8.  EDUCATION FOR ALL-PRIORITY: AFRICA, 1990

The above pages are a record of how Distance Education as an instrument of educational activities can be utilised to reach each member of the population. The activities on record were and are being carried under a persistent slowing down in the global growth of the economy and to a constant deterioration in the living conditions of the population in Malawi.

Major Problems:
The statistics submitted in 1990 to UNESCO (Priority. Africa NE 990; show the following:

(a)  Gross rates o f school in percentage:

                Primary 1990 -     72%
                Secondary 1990 -  4%

(b)  Percentage of girls enrolment:

                Primary 1990-      44%
                Secondary1990-  38%

(c)  Primary: percentage reaching indicated grade:

                 4th grade-           51%
                 Final grade-         31%

(d)  Total public expenditure in education as % of GNP (1987):  3.2%

 These figures, show at a glace the essential problems posed by education in   
 Malawi:

  • an increase in the number of children attending school which is having difficulty in keeping up with a steady increase in the population of school age,

  • a very high illiteracy rate,

  • the cruel impact of the economic crisis on public expenditure on education.

As stated by William H. Draper III, These statistics offer critical insights into the present profile of education in the developing world.
They must be at the heart of a new strategy for every government'.  (Jomtien: World Conference for Education for All, March, 1990). Since then, Malawi 
has progressed in the following:

  • Trained over 4,000 Primary School teachers through the distance education approach in the MASTEP (Malawi Special Teacher Education Project).

    Through this approach, the problem of under-staffing in primary schools was slightly alleviated.

  • Sensitized parents to send girls to school through the mounting of the GABLE programme financed by UNICEF. The programme enabled all girls to attend primary school without paying fees. Girls who performed exceedingly well were awarded special incentives.

    This project has had an impact on MSDE enrolments on female students. The number of female students enrolling with College increased. though with a small percentage.

    Indirectly, the programme affected boys who took it as challenge and therefore positively competed with the girls.

  • In order to increase the number of staff in primary schools, besides the MASTEP, the teacher training period in Colleges was reduced from two years to one year of training. The prospective trainees first teach in primary schools for one year as pupil teachers.

    The impact of this on MCDE is the increase of Teacher/supervisors in distance education centres as well as improved staffing.

  • In September, 1994 introduced free primary education for all primary school going age group and the provision of all school materials. This will increase the number of primary school leavers who will aspire for secondary school education.

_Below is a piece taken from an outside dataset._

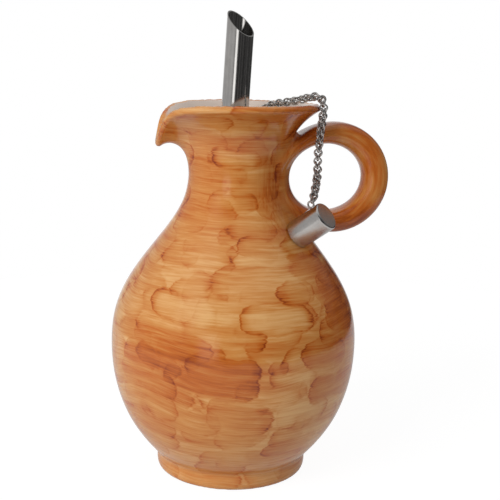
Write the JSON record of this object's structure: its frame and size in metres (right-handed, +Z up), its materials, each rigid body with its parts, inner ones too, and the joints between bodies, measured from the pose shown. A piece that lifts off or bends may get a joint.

Distance education through MCDE will be the answer considering the limited secondary school places in the conventional system.

9. MAJOR PROBLEMS

Education in Malawi was not a first priorityy hence:

  • Formal education is terminal at the final grade of primary school which is eight years of school. Within this period of learning, there is a very high dropout rate. Soon a pupil leaves school, even after 8 years of primary school, he/she loses literacy.

    The following table illustrates the situation:

TABLE 3:  FROM 1 PLACES IN CONVENTIONAL SECONDARY SCHOOLS VERSUS PRIMARY SCHOOL GRADUATES

PRIMARY SCHOOLS STD 8

SECONDARY SCHOOL

YEAR ENTERED PASSED FORM ONE PLACES DEFICIT
1980/81 70661 49090 5422 43668
1981/82 72841 53346 5559 47787
1982/83 77553 56728 5602 51126
1983/84 79974 56630 6597 50023
1984/85 83823 59828 6906 52922
1985/86 88454 61905 7184 54921
1986/87 92363 65937 7376 58561
1987/88 95631 71162 6894 64268
1988/89 110987 73179 7244 65935
1989/90 115737 78149 7392 70757
1990/91 99161 92613 7985 84628
1991/92 101825 60418 7550 52805
1992/93 119575 65535 7550 57985
  • Secondary education is exposed to very few pupils due to a small number of secondary schools established in the country.  As a result parents/guardians found MCDE as an alternative route to secondary education, causing an exceedingly increase in enrolments on MCDE on the very limited resources.

  • Higher education:  There is very high competition for this facility after four years of secondary school education.  This is because of the very few places at University level.

DISTANCE EDUCATION AND MULTI-MEDIA IN EDUCATION INSTITUTION

Distance education uses any' or a combination of these media:

  • Self instructional printed materials.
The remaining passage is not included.